In re Marriage of Nadkarni, 173 Cal.App.4th 1483, 1497 (2009), the Court held that "Section 6320 broadly provides that 'disturbing the peace of the other party' constitutes abuse for purposes of the DVPA. The DVPA does not provide any definition for the phrase 'disturbing the peace of the other party,' and we therefore turn to the rules of statutory construction to determine the meaning of the phrase..." The Court found that "the ordinary meaning of 'disturb' is '[t]o agitate and destroy (quiet, peace, rest); to break up the quiet, tranquility, or rest (of a person, a country, etc.); to stir up, trouble, disquiet.' 'Peace,' as a condition of the individual, is ordinarily defined as 'freedom from anxiety, disturbance (emotional, mental or spiritual), or inner conflict; calm, tranquility.' Thus, the plain meaning of the phrase "disturbing the peace of the other party" in section 6320 may be properly understood as conduct that destroys the mental or emotional calm of the other party." (Id (Citations omitted).)
In Nadkarni, a first of its kind regarding cyber issues (emails), the wife sought a restraining order against her ex-husband. Wife alleged that her ex-husband had accessed her private email account while she was away on a business trip, then attached the emails as part of his pleadings in a custody dispute of their teenage children. (Id. at 1487-1488). Wife alleged that her ex-husband's conduct of "accessing, reading, and publicly disclosing the content of wife's confidential emails, and that his conduct caused her to suffer 'shock' and 'embarrassment,' to fear the destruction of her 'business relationships,' and to fear for her safety." (Id. at 1498-1499). The Court, therefore, concluded that the allegations in the wife's application and declaration were facially sufficient for a showing of abuse within the meaning of the DVPA." (Id).

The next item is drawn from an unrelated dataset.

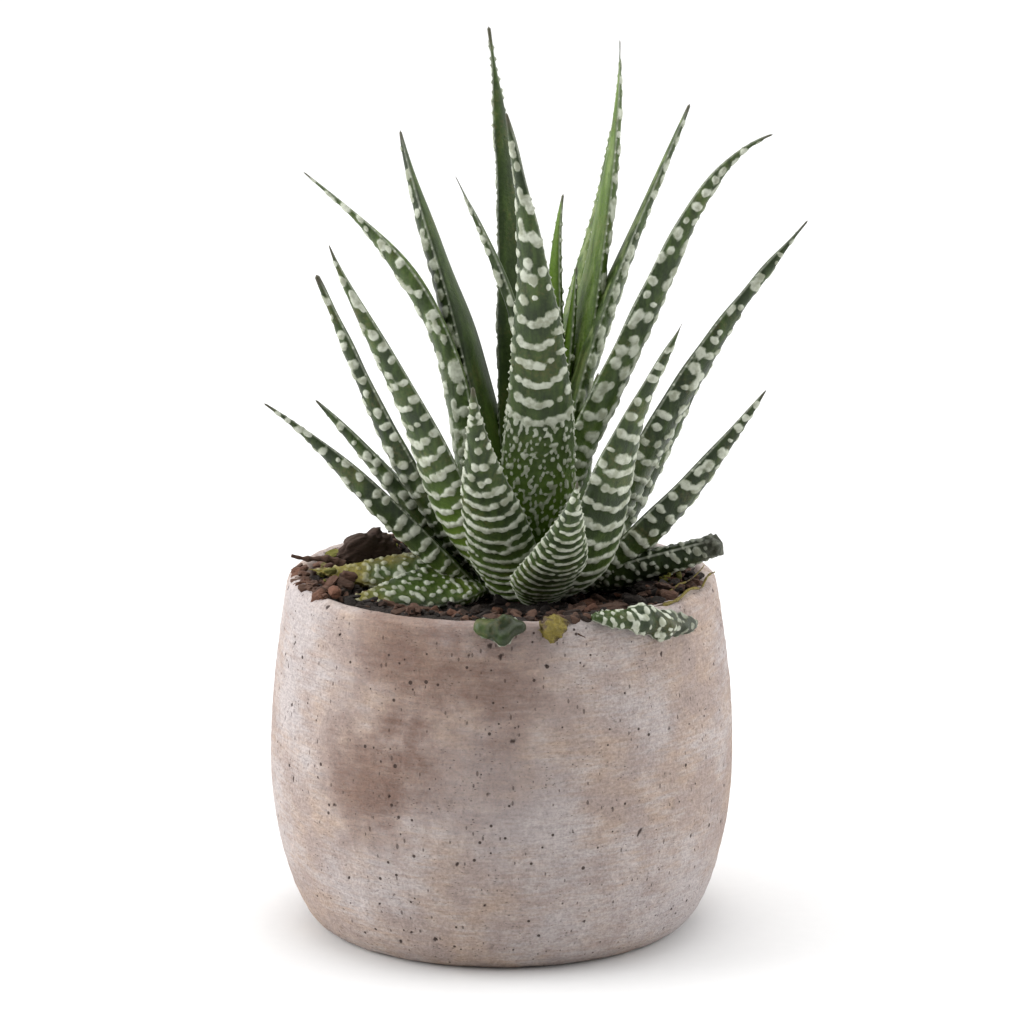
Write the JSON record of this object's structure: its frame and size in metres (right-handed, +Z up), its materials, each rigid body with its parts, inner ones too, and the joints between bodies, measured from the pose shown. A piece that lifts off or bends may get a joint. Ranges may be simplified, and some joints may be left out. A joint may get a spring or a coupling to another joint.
{
  "type": "potted haworthia",
  "caption": "Rosette of stiff, pointed, white-banded succulent leaves rooted in bark soil in a round-bellied unglazed clay pot with a flat foot.",
  "frame": {"origin": "centre of the flat foot that the pot rests on", "axes": "+Z up from the foot; -Y faces the side where the widest banded leaf and the two short front leaves stand; +X is to that viewer's right"},
  "size_m": [0.1256, 0.119, 0.2105],
  "materials": {
    "fired_clay": "unglazed, weathered, matt",
    "soil": "damp bark potting mix",
    "bark": "rough bark",
    "stem": "fibrous",
    "striped_leaf": "waxy dark green with raised white bands",
    "bright_leaf": "waxy mid green",
    "dried_leaf": "dried yellow leaf"
  },
  "bodies": {
    "root": {"pot": "fired_clay", "potting_soil": "soil", "stem_and_roots": "stem", "heart_leaf_right": "bright_leaf", "heart_leaf_left": "bright_leaf", "tall_leaf_back": "striped_leaf", "thin_leaf_left": "striped_leaf", "tall_leaf_right": "bright_leaf", "tall_leaf_right_inner": "bright_leaf", "upper_leaf_left": "striped_leaf", "upper_leaf_right": "striped_leaf", "upper_leaf_back": "striped_leaf", "arching_leaf_right": "striped_leaf", "arching_leaf_left": "striped_leaf", "back_leaf_right": "striped_leaf", "back_leaf_left": "striped_leaf", "striped_leaf_left": "striped_leaf", "slim_leaf_left": "striped_leaf", "long_leaf_right": "striped_leaf", "long_leaf_right_under": "striped_leaf", "back_leaf_middle": "striped_leaf", "great_striped_leaf": "striped_leaf", "broad_leaf_right": "striped_leaf", "short_leaf_left": "striped_leaf", "low_leaf_back_right": "striped_leaf", "low_leaf_back_left": "striped_leaf", "front_leaf_left": "striped_leaf", "front_leaf_right": "striped_leaf", "low_leaf_right": "striped_leaf", "low_leaf_left": "striped_leaf", "ground_leaf_back_right": "striped_leaf", "ground_leaf_back_left": "striped_leaf", "broken_leaf_right": "striped_leaf", "ground_leaf_right": "striped_leaf", "ground_leaf_left": "striped_leaf", "dry_tipped_leaf_left": "striped_leaf", "dry_tipped_leaf_front_left": "striped_leaf", "fallen_striped_leaf": "striped_leaf", "fallen_leaf_piece": "striped_leaf", "yellow_leaf_piece": "dried_leaf", "yellow_leaf_piece_right": "dried_leaf", "bark_chip_large": "bark", "bark_chip_left": "bark", "bark_chip_back": "bark", "bark_chip_back_left": "bark", "bark_chip_back_right": "bark", "bark_chip_right": "bark", "bark_chip_front": "bark"}
  },
  "joints": []
}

In a similar but far more expansive case than Nadkarni, In re Marriage of Evilsizor & Sweeney, 237 Cal.App.4th 1416, 1421 (2015), Wife alleged that her Husband "had downloaded her private text communications to third parties, including her attorney, without her consent, and had hacked into her Facebook account, changed her password, and rerouted the email associated with her Facebook account to his own account." He also accessed her "notes" which she used as a diary. Husband provided to wife "a USB drive containing about 11 to 12 gigabytes of data he had retrieved from her phone. [Husband] objected to providing the data in a different format, claiming it would constitute about 219,000 printed pages." (Id at 1421).
As in Nadkarni¸ Husband attached the downloaded documents to court filings disputing that he was the father of their minor child and other property dispute issues. Wife claimed that, as a result, she suffered "extreme embarrassment, fear, and intimidation." (Id. at 1421.) Wife also alleged "that [husband] threatened to reveal publicly more text messages and e-mails for leverage in the dissolution proceedings. She sought an order prohibiting Sweeney from further disseminating her text messages and e-mails, requiring Sweeney to return all electronically downloaded information he had accessed along with hard copies of the messages, and barring Sweeney from accessing or interfering with her Internet service provider or social media accounts." (Id.).

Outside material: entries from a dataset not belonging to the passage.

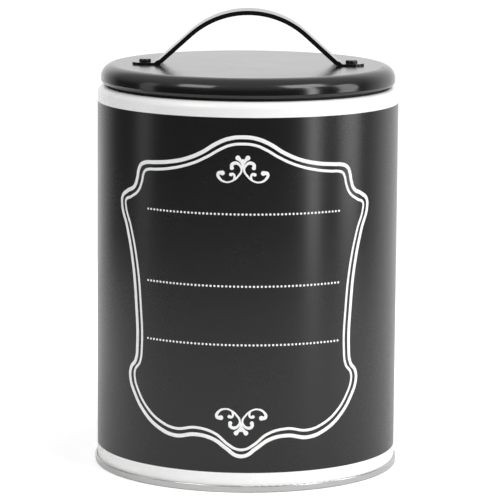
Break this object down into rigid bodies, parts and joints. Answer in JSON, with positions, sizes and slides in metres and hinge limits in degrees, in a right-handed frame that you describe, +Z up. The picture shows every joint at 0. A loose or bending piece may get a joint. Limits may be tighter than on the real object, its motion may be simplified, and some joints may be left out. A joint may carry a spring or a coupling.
{
  "type": "coffee tin",
  "caption": "Round printed canister with a curled shoulder, seamed base and a black slip lid that lifts off by a riveted strap handle.",
  "frame": {"origin": "centre of the base, on the plane that the foot seam stands on", "axes": "+Z up along the tin's axis, the printed front faces -Y, the handle runs along X"},
  "size_m": [0.1116, 0.1116, 0.1673],
  "materials": {
    "printed_tin": "satin black lithographed print on tinplate, with a white band at the shoulder and at the foot",
    "tinplate": "bare bright tinplate",
    "black_enamel": "smooth satin to gloss black enamel",
    "seal_rubber": "matt black rubber"
  },
  "bodies": {
    "tin": {"tin_body": "printed_tin", "bottom_end": "tinplate"},
    "lid": {"lid_cap": "black_enamel", "lid_plug": "tinplate", "lid_seal": "seal_rubber", "handle_strap": "black_enamel", "handle_rivets": "black_enamel"}
  },
  "joints": [
    {"name": "lid_lift", "type": "slide", "parent": "tin", "child": "lid", "axis": [0, 0, 1], "range_m": [0, 0.05]}
  ]
}
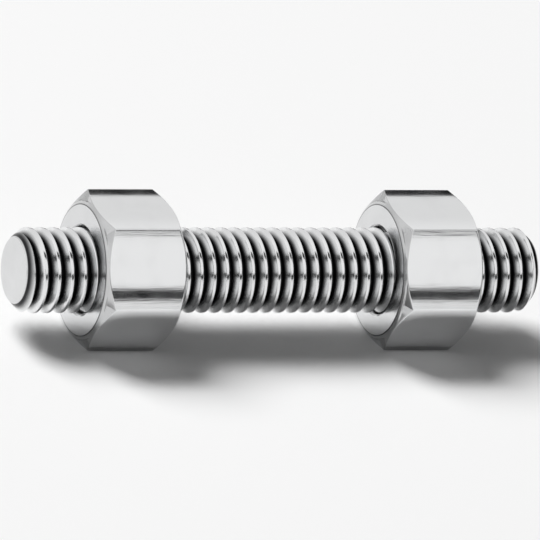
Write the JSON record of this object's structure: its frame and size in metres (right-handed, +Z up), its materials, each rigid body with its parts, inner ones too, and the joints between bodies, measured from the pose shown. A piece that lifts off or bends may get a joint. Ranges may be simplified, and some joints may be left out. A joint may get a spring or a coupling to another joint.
{
  "type": "double ended stud",
  "caption": "Fully threaded double ended stud carrying a plain hexagon nut near each end, for clamping flanges or plates between the nuts.",
  "frame": {"origin": "the middle of the stud, on its axis", "axes": "+X along the stud towards its right end, +Z up, with one flat of each nut facing straight down"},
  "size_m": [0.032, 0.0092, 0.008],
  "materials": {
    "stud_steel": "bright cut thread with fine turning marks",
    "nut_steel": "bright, smooth, lightly brushed flats"
  },
  "bodies": {
    "stud": {"stud": "stud_steel"},
    "left_nut": {"left_nut": "nut_steel"},
    "right_nut": {"right_nut": "nut_steel"}
  },
  "joints": [
    {"name": "left_nut_travel", "type": "slide", "parent": "stud", "child": "left_nut", "axis": [1, 0, 0], "range_m": [-0.008, 0.0064]},
    {"name": "right_nut_travel", "type": "slide", "parent": "stud", "child": "right_nut", "axis": [1, 0, 0], "range_m": [-0.0064, 0.008]}
  ]
}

The Evilsizer court concluded that even "if husband legally obtained wife's information (husband's contention), the DVPA granted the court the power to enjoin the disclosure or threats of disclosure of the information to protect wife's peace of mind." (Id. at 1423). "The court ordered husband be 'prohibited from using, delivering, copying, printing or disclosing the messages or content of [wife's] text messages or e-mail messages or notes, or anything else downloaded from her phone or from what has been called the family computer except as otherwise authorized by the court.' Husband also was prohibited from trying to access or otherwise interfere with wife's Internet service provider accounts or social media accounts." (Id).
In a case closer to our hypothetical, the Court looked at social media posts in Curcio v. Pels, 47 Cal.App.5th 1 (2020). Curcio was granted a two-year restraining order against Pels. "The trial court made clear it was issuing the restraining order on the ground Pels had disturbed Curcio's peace through the October 2018 Facebook post." (Id at 12). Pels appealed the granting of the restraining order.

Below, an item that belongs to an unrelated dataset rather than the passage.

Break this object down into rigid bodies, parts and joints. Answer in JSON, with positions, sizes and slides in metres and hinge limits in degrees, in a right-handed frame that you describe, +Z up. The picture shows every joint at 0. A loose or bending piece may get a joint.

In overturning the decision and setting aside the restraining order, the Court found that "Pels's single, private Facebook post accusing Curcio of abusing her is a far cry from the conduct described [in Nadkarni and Evilsizor]. Pels expressed political views and posted her opinion of Curcio to her own private social media account." (Id. at 13, Emphasis in original). The Court found that "Curcio herself told the court she believed the post 'was not public.' Curcio also presented no evidence Pels sent her harassing, threatening, or unwanted texts or e-mails ...or social media posts, for example. Indeed, Curcio told the court she had not been in contact with Pels. Nor is there evidence Pels published or distributed to third parties Curcio's private information or messages ...' Curcio certainly never claimed the Facebook post included her confidential information." (Id. at 13).
The Curcio court stated, "we do not interpret Nadkarni and its progeny to hold a restraining order may issue based on any act that upsets the petitioning party. The DVPA was not enacted to address all disputes between former couples, or to create an alternative forum for resolution of every dispute between such individuals." (Id. at 13). While possibly upsetting, the Court could not find that a single post on a private Facebook page "cannot be said to rise to the level of destruction of Curcio's mental and emotional calm, sufficient to support the issuance of a domestic violence restraining order." (Id).
So is a restraining order warranted against B for merely altering A's public posts and commenting on them as B did, even if the comments were crude and upsetting to A? Should the court consider the fact that they attend the same high school, are in close contact daily and share a similar friend group in determining if the conduct is abusive? Or, as in Curcio, the posts were made to B's social media accounts and did not direct any conduct or words directly to A? What about B constantly appearing at places where A is located? Is B stalking A? Or, again, are these the realities of sharing in a small social world?
(Note: The last time I wrote about domestic violence (March 2021), I asked what effect a reference in Section 3044(a) to subparagraph (C) of paragraph (1) of subdivision (b) of Section 3011, would have in the analysis. The answer to that question was none. The subparagraph did not exist. Section 3044 has since been amended to read "subparagraph (A) of paragraph (2) of subdivision (a) of Section 3011." Score one for the power of the pen.)